No sé si nos escucharán con orejas abiertas o si simplemente nuestra presencia en las calles desembocará en nada, esa nada nadísima de la ignorancia, de la indiferencia…Esa nada que tanto nos empobrece y que nos quita la fuerza para seguir moviéndonos. Por ahora, me encanta seguir recibiendo esas noticias y diciendo «asistiré» a través del frio hilo de Facebook.

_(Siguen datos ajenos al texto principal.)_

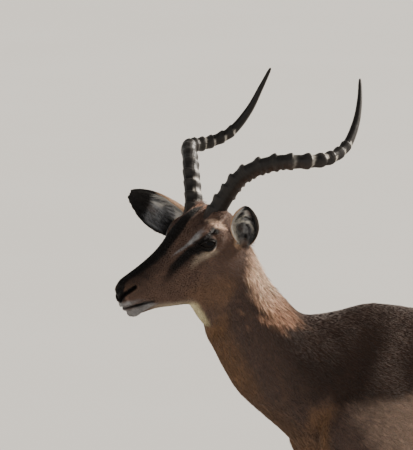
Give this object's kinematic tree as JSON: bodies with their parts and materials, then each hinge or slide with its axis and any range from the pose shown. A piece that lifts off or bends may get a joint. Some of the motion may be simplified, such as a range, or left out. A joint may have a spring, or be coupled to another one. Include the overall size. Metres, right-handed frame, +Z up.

La lucha sigue, cueste lo que cueste

¿Qué hicimos ayer en Valencia? ¿Qué hicimos ayer como ciudadanos en miles de ciudades del planeta? Dos cosas fundamentales: decirle al mundo lo que queremos y decirle al mundo lo que no queremos. Queremos justicia social, oportunidades para todos, inversión en educación y sanidad, sistema digno de acceso a la vivienda, queremos dignidad como trabajadores, un mundo diferente en el que poder sembrar valores nuevos que TODOS deseamos pero que no nos hemos atrevido a soñar hasta que estábamos cansados. Cansados de lo que no queremos, de que nos ahoguen para poder vivir dignamente, de que unos pocos se enriquezcan a costa del sudor incansable de otros, de que las carencias sociales pierdan primacía y las inversiones de los gobiernos se desvíen hacia focos menos necesarios, de la incompetencia del sector político para hacer frente a una situación insostenible, de la hipocresía de los bancos, de las desigualdades sociales…Hartos de aguantar y de mirar a otro lado, pero la lucha sigue…cueste lo que cueste. Por una sociedad más justa y equitativa, tenemos que seguir saliendo a la calle.